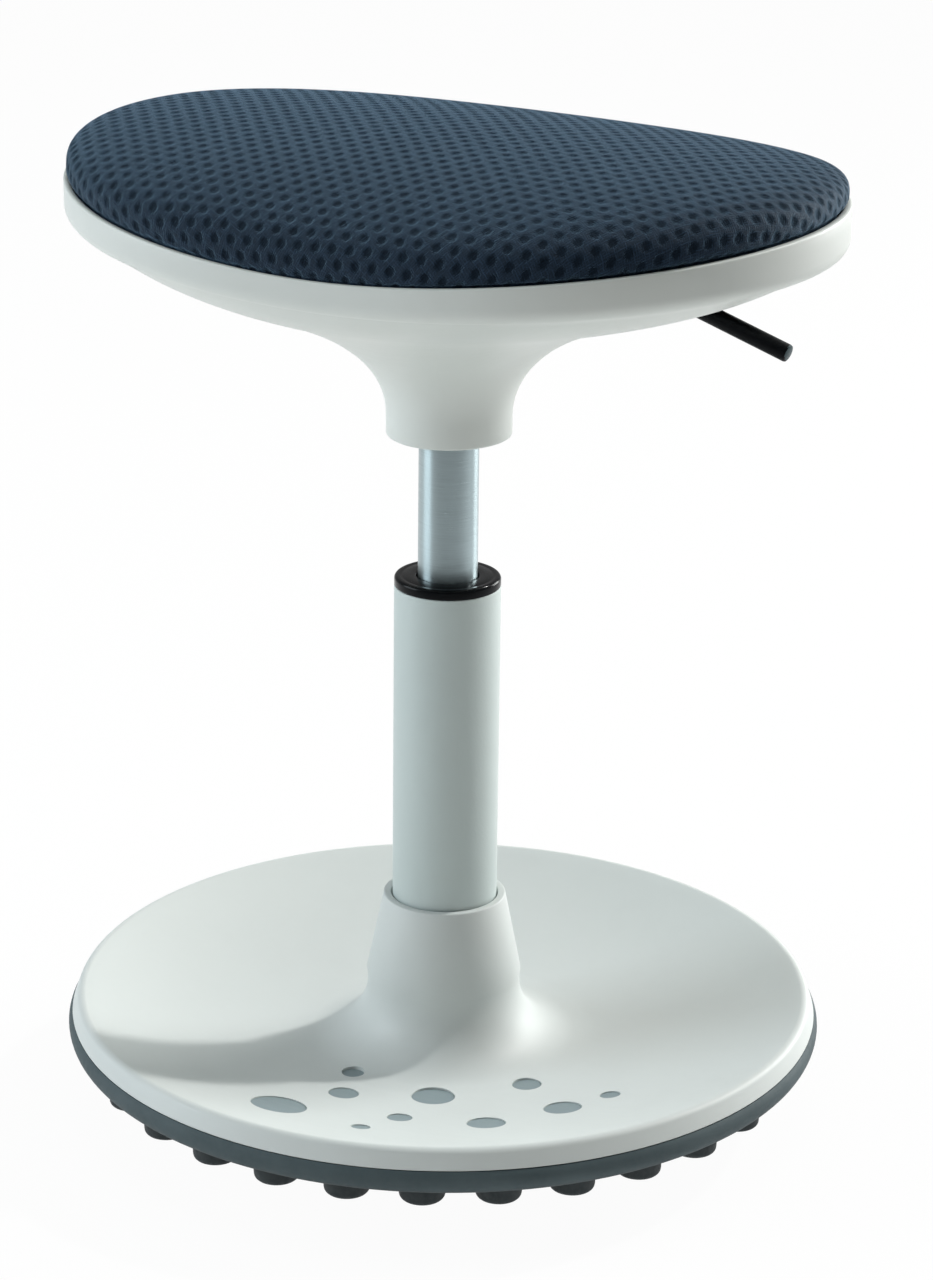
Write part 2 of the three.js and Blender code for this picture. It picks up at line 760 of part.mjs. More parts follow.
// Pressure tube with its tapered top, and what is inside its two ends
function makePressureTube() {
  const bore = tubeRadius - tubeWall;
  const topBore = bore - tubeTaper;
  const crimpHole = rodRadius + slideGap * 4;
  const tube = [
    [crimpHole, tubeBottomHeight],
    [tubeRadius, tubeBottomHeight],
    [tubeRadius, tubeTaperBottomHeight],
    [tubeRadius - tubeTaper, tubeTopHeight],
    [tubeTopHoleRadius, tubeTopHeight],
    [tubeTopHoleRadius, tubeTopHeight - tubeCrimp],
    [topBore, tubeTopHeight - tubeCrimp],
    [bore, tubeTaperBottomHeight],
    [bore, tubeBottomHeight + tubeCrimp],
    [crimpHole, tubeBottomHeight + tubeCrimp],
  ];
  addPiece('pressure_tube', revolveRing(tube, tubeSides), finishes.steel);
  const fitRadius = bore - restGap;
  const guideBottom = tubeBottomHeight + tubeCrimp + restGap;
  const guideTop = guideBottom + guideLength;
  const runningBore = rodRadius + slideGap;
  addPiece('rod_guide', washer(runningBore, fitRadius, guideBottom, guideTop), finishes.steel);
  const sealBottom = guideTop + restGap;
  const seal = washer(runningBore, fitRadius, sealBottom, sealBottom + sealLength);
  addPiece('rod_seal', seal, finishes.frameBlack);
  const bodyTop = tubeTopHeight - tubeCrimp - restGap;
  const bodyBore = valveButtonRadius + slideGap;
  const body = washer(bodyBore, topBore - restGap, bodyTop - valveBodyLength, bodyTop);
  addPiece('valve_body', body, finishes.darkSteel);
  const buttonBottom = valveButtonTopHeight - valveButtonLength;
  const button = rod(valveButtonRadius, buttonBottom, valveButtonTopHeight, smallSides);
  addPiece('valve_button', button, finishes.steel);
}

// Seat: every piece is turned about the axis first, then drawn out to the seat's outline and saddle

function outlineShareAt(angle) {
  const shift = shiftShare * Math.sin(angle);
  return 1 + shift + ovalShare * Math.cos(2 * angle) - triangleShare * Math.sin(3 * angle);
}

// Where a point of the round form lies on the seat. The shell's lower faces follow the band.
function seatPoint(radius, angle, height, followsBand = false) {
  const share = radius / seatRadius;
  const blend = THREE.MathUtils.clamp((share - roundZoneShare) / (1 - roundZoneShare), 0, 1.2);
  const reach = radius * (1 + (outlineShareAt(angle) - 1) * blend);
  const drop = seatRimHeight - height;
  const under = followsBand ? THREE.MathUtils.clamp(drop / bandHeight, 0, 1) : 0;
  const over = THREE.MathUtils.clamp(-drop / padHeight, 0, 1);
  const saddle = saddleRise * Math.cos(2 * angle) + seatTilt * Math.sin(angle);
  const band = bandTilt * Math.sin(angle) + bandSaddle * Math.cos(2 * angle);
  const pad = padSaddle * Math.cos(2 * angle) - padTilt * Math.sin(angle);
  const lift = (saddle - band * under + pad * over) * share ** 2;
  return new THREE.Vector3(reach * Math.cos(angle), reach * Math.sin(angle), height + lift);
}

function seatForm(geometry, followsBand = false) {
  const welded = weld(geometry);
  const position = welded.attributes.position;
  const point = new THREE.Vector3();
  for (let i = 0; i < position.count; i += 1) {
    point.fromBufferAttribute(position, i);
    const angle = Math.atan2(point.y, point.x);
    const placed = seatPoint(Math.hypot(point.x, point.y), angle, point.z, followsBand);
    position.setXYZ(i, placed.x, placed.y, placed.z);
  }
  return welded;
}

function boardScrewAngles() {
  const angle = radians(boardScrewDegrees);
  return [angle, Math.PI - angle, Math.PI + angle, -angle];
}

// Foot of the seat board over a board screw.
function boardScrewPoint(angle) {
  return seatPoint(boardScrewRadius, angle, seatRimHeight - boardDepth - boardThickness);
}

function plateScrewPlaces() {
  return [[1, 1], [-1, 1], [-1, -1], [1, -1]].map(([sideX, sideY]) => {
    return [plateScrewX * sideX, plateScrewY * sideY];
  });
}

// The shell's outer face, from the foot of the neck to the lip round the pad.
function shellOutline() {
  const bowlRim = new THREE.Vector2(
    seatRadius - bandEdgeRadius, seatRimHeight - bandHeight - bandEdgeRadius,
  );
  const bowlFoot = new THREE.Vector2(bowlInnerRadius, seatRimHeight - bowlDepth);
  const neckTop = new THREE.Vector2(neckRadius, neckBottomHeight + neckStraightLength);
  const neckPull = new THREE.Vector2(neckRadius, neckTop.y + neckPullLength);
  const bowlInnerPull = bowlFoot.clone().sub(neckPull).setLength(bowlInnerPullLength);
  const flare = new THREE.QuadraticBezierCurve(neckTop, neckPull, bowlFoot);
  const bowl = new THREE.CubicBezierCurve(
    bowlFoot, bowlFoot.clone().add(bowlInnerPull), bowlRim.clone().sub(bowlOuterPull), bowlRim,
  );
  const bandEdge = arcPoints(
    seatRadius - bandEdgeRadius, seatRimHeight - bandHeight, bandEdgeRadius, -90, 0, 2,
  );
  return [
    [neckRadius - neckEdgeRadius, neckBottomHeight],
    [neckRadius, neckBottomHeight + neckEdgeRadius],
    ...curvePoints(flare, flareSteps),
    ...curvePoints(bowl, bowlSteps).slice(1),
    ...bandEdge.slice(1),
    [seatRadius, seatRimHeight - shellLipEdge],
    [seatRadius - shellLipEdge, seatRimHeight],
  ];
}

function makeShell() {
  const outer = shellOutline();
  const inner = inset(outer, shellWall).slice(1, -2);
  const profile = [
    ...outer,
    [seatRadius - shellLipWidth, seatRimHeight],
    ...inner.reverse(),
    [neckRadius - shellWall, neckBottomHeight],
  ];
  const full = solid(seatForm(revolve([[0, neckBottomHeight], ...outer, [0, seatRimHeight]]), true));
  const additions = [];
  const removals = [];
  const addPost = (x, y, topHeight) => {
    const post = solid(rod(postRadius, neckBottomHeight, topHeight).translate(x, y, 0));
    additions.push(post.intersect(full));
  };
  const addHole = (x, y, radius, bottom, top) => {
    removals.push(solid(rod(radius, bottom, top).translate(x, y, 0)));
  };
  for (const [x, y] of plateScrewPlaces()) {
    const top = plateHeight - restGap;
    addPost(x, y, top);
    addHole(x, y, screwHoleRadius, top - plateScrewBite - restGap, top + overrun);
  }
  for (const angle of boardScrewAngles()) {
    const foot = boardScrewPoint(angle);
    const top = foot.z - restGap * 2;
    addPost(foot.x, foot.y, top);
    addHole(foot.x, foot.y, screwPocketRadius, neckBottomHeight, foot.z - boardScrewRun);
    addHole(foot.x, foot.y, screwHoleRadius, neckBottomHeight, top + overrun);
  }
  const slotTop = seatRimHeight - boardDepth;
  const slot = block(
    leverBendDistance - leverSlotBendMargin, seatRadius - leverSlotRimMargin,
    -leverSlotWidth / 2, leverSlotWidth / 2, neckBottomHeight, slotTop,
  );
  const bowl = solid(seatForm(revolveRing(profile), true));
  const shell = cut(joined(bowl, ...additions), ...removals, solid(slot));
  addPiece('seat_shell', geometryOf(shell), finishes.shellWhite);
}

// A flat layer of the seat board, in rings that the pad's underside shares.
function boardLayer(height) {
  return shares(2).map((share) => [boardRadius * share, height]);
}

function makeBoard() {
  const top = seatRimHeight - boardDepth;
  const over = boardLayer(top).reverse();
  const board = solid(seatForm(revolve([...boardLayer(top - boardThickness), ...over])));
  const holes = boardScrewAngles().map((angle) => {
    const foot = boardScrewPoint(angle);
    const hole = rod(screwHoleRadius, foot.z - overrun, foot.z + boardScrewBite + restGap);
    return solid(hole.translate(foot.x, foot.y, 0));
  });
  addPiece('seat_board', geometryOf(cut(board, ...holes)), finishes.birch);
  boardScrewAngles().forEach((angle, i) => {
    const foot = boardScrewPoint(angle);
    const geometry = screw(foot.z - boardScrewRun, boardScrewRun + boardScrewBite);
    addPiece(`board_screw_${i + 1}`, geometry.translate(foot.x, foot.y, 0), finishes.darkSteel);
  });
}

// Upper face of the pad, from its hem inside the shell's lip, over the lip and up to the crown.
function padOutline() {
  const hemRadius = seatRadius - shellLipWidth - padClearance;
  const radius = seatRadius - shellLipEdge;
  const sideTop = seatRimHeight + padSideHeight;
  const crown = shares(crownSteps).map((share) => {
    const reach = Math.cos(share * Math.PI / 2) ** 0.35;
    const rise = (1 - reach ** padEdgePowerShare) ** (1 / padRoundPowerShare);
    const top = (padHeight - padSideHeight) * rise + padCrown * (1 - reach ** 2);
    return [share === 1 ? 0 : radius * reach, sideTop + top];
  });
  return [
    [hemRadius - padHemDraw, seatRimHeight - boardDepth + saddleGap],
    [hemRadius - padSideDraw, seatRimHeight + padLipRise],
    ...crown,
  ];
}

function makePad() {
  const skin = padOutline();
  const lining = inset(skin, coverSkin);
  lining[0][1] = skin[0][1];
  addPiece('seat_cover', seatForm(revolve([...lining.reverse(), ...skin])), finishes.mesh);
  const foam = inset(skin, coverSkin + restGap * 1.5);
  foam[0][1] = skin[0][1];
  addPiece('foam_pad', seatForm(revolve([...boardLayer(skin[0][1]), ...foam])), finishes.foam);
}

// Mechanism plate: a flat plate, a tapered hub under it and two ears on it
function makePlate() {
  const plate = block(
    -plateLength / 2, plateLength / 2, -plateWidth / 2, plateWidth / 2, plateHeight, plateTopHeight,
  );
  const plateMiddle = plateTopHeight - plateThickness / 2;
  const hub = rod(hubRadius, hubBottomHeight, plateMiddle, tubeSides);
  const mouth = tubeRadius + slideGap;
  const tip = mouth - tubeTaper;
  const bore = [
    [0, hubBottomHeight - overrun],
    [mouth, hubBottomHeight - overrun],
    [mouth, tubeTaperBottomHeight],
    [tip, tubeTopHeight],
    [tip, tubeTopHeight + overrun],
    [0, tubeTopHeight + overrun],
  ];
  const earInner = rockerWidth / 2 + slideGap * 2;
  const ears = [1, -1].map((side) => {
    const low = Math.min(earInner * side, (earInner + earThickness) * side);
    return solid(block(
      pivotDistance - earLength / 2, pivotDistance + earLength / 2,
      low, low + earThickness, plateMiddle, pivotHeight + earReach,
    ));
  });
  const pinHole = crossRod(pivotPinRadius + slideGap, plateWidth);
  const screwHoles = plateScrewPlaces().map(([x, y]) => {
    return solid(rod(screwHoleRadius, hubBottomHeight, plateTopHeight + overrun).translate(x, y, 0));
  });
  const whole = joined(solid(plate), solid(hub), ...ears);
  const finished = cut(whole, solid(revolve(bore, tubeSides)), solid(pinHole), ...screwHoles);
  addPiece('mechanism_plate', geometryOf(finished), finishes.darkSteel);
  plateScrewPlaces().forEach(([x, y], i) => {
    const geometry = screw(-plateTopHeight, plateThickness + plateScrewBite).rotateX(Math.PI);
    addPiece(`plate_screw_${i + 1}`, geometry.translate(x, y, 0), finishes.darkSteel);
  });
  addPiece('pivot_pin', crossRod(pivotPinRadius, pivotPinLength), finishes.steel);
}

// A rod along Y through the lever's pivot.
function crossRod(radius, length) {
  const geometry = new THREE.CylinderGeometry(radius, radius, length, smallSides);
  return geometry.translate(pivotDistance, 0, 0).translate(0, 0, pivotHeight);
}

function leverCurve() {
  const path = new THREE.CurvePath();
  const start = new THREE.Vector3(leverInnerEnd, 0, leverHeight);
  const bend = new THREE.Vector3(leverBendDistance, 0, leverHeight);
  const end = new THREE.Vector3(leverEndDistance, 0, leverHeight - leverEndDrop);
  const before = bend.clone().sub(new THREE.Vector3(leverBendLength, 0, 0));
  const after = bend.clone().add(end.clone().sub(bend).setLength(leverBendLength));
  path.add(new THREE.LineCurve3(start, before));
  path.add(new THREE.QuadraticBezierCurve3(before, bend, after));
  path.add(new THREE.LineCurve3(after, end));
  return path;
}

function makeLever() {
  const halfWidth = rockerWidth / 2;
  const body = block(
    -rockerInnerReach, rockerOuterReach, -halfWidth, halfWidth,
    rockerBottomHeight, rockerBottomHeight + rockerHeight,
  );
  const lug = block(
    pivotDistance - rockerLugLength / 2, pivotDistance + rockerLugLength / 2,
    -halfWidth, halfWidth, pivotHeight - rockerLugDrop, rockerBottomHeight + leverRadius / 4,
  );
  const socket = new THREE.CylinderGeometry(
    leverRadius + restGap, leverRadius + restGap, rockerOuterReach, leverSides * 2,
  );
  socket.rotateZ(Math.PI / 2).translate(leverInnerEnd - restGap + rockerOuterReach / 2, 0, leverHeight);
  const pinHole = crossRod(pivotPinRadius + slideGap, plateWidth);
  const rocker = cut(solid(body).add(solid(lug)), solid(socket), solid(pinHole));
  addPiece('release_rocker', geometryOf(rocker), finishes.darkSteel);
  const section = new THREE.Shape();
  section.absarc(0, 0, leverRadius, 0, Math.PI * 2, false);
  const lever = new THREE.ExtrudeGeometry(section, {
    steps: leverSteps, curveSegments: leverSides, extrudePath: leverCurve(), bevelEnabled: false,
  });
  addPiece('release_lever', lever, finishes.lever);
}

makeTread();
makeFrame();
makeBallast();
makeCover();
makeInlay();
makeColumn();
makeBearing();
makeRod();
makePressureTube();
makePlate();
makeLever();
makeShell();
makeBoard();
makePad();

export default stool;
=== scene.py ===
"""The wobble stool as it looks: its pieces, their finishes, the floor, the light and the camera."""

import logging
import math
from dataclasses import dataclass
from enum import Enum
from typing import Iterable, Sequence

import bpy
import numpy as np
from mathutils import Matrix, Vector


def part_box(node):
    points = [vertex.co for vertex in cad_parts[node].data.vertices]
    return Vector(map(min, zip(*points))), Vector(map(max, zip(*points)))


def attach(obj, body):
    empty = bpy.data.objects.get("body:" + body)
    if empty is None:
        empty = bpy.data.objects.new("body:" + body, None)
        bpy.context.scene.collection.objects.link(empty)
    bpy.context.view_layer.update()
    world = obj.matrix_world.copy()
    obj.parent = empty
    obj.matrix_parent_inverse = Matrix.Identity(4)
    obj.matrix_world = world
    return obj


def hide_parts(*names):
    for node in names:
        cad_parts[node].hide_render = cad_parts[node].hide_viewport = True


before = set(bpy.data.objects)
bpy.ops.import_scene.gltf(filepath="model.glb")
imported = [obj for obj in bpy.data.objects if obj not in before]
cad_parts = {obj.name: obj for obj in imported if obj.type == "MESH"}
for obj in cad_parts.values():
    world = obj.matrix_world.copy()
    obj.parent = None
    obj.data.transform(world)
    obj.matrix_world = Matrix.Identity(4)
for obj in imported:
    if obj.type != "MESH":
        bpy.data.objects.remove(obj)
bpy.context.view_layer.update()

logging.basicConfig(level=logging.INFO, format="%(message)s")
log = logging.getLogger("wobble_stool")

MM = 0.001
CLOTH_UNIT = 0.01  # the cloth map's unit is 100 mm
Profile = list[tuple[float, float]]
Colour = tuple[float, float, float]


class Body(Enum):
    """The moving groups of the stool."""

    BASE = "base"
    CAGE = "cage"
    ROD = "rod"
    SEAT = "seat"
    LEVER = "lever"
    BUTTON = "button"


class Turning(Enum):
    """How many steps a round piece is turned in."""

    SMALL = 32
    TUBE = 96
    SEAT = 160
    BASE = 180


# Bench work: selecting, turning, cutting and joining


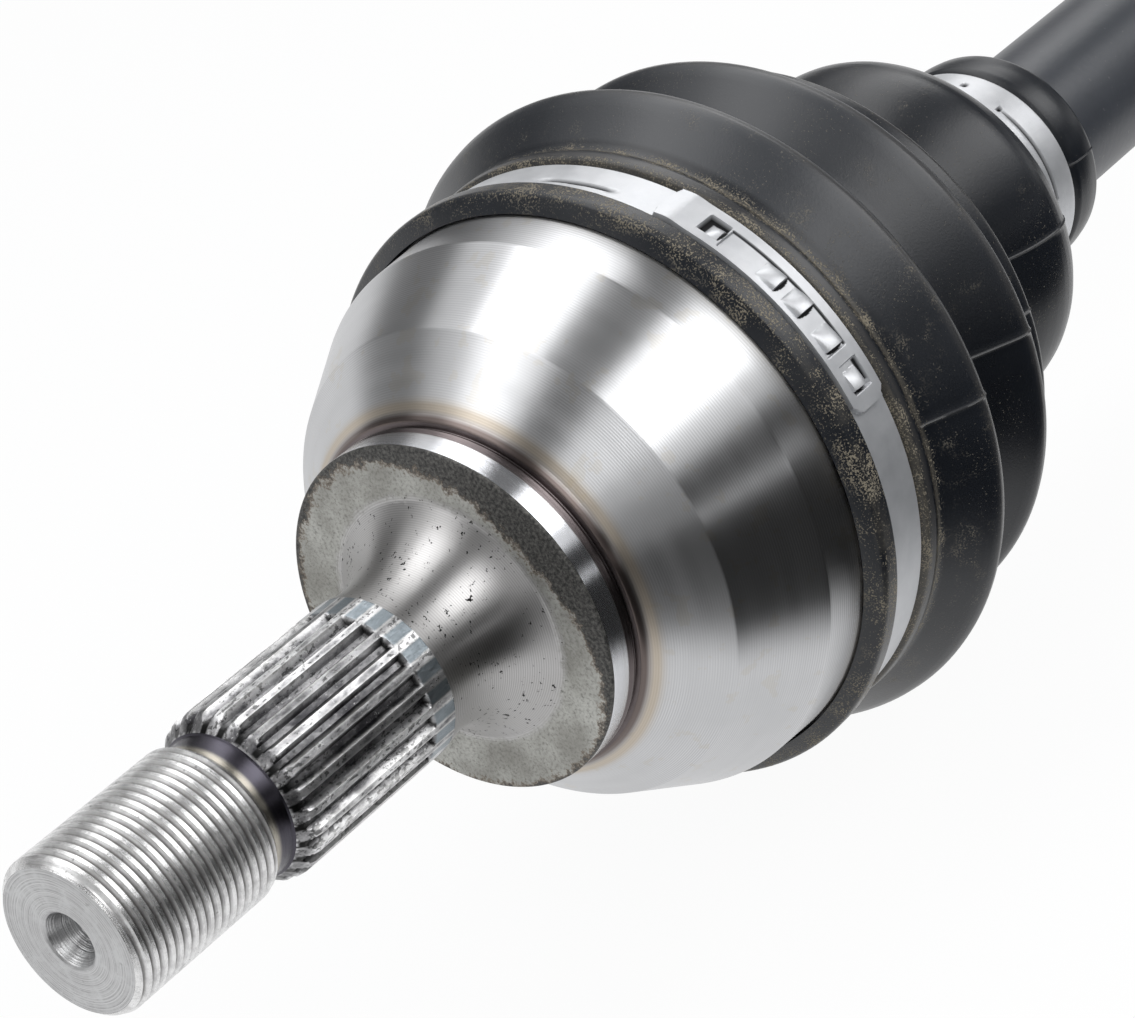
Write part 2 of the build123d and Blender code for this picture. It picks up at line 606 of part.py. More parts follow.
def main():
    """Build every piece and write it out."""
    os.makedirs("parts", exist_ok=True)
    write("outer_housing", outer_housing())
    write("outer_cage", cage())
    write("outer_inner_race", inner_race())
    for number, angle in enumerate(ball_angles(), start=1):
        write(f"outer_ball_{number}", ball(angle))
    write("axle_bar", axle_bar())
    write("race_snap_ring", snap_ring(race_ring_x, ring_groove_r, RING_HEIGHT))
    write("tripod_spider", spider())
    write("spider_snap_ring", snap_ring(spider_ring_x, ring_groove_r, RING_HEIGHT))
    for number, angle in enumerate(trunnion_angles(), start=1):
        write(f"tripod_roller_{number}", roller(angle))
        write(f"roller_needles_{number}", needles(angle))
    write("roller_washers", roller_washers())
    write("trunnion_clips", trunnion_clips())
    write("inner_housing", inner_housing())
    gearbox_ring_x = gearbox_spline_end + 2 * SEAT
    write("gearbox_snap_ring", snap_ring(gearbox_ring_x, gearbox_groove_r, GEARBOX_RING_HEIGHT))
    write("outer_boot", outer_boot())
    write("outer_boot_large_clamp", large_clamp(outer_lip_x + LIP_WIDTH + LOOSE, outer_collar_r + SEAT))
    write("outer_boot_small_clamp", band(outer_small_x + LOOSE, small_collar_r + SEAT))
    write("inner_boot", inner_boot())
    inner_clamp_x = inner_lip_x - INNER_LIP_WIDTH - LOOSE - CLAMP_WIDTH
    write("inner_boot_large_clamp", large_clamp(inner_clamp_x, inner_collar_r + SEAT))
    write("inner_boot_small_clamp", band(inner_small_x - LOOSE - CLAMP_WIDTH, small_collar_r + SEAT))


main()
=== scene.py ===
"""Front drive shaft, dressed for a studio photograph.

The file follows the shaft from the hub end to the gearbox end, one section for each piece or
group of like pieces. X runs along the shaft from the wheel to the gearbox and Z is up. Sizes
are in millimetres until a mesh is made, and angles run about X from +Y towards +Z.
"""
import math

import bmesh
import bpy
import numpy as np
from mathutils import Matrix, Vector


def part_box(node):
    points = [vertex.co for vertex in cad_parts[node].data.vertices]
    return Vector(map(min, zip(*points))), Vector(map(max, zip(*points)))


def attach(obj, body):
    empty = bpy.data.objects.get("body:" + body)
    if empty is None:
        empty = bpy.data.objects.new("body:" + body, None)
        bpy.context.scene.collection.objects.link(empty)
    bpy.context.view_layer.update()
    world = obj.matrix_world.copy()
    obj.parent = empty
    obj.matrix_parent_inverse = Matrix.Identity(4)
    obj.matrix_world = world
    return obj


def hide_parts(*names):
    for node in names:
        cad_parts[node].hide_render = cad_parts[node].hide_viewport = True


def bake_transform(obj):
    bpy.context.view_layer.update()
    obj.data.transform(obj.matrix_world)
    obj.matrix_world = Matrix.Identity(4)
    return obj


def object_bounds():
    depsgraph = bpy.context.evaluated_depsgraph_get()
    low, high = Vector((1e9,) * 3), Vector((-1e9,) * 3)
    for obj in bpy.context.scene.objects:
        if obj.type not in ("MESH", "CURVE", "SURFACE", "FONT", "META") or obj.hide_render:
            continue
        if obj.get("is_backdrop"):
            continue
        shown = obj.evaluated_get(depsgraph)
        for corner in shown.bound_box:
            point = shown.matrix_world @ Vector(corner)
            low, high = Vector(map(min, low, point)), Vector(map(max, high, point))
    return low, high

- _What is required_
Quote the records from their first line to the line with "outline and saddle", inclusive, without adding or dropping anything.

- _Correct answer_
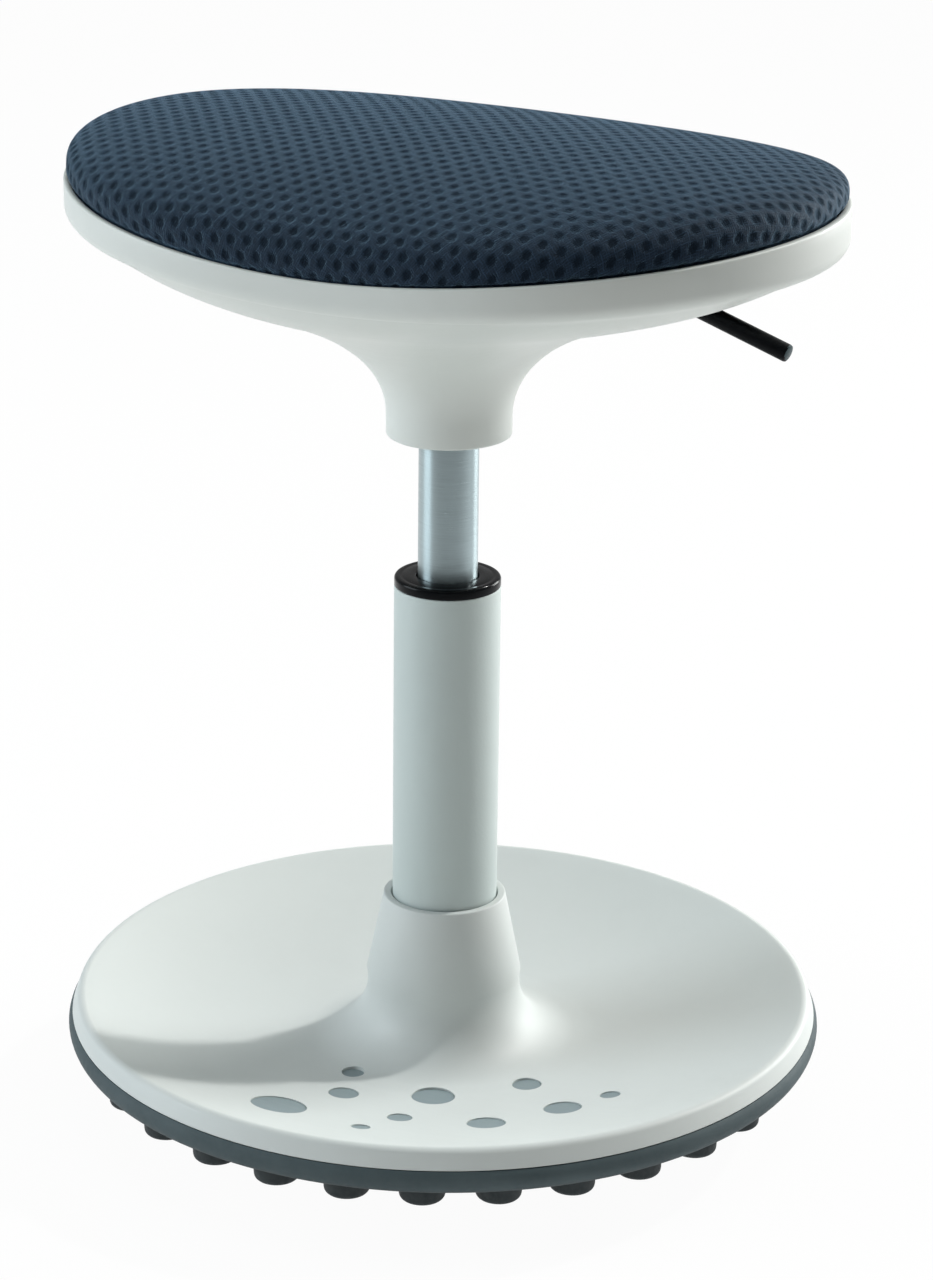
Write part 2 of the three.js and Blender code for this picture. It picks up at line 760 of part.mjs. More parts follow.
// Pressure tube with its tapered top, and what is inside its two ends
function makePressureTube() {
  const bore = tubeRadius - tubeWall;
  const topBore = bore - tubeTaper;
  const crimpHole = rodRadius + slideGap * 4;
  const tube = [
    [crimpHole, tubeBottomHeight],
    [tubeRadius, tubeBottomHeight],
    [tubeRadius, tubeTaperBottomHeight],
    [tubeRadius - tubeTaper, tubeTopHeight],
    [tubeTopHoleRadius, tubeTopHeight],
    [tubeTopHoleRadius, tubeTopHeight - tubeCrimp],
    [topBore, tubeTopHeight - tubeCrimp],
    [bore, tubeTaperBottomHeight],
    [bore, tubeBottomHeight + tubeCrimp],
    [crimpHole, tubeBottomHeight + tubeCrimp],
  ];
  addPiece('pressure_tube', revolveRing(tube, tubeSides), finishes.steel);
  const fitRadius = bore - restGap;
  const guideBottom = tubeBottomHeight + tubeCrimp + restGap;
  const guideTop = guideBottom + guideLength;
  const runningBore = rodRadius + slideGap;
  addPiece('rod_guide', washer(runningBore, fitRadius, guideBottom, guideTop), finishes.steel);
  const sealBottom = guideTop + restGap;
  const seal = washer(runningBore, fitRadius, sealBottom, sealBottom + sealLength);
  addPiece('rod_seal', seal, finishes.frameBlack);
  const bodyTop = tubeTopHeight - tubeCrimp - restGap;
  const bodyBore = valveButtonRadius + slideGap;
  const body = washer(bodyBore, topBore - restGap, bodyTop - valveBodyLength, bodyTop);
  addPiece('valve_body', body, finishes.darkSteel);
  const buttonBottom = valveButtonTopHeight - valveButtonLength;
  const button = rod(valveButtonRadius, buttonBottom, valveButtonTopHeight, smallSides);
  addPiece('valve_button', button, finishes.steel);
}

// Seat: every piece is turned about the axis first, then drawn out to the seat's outline and saddle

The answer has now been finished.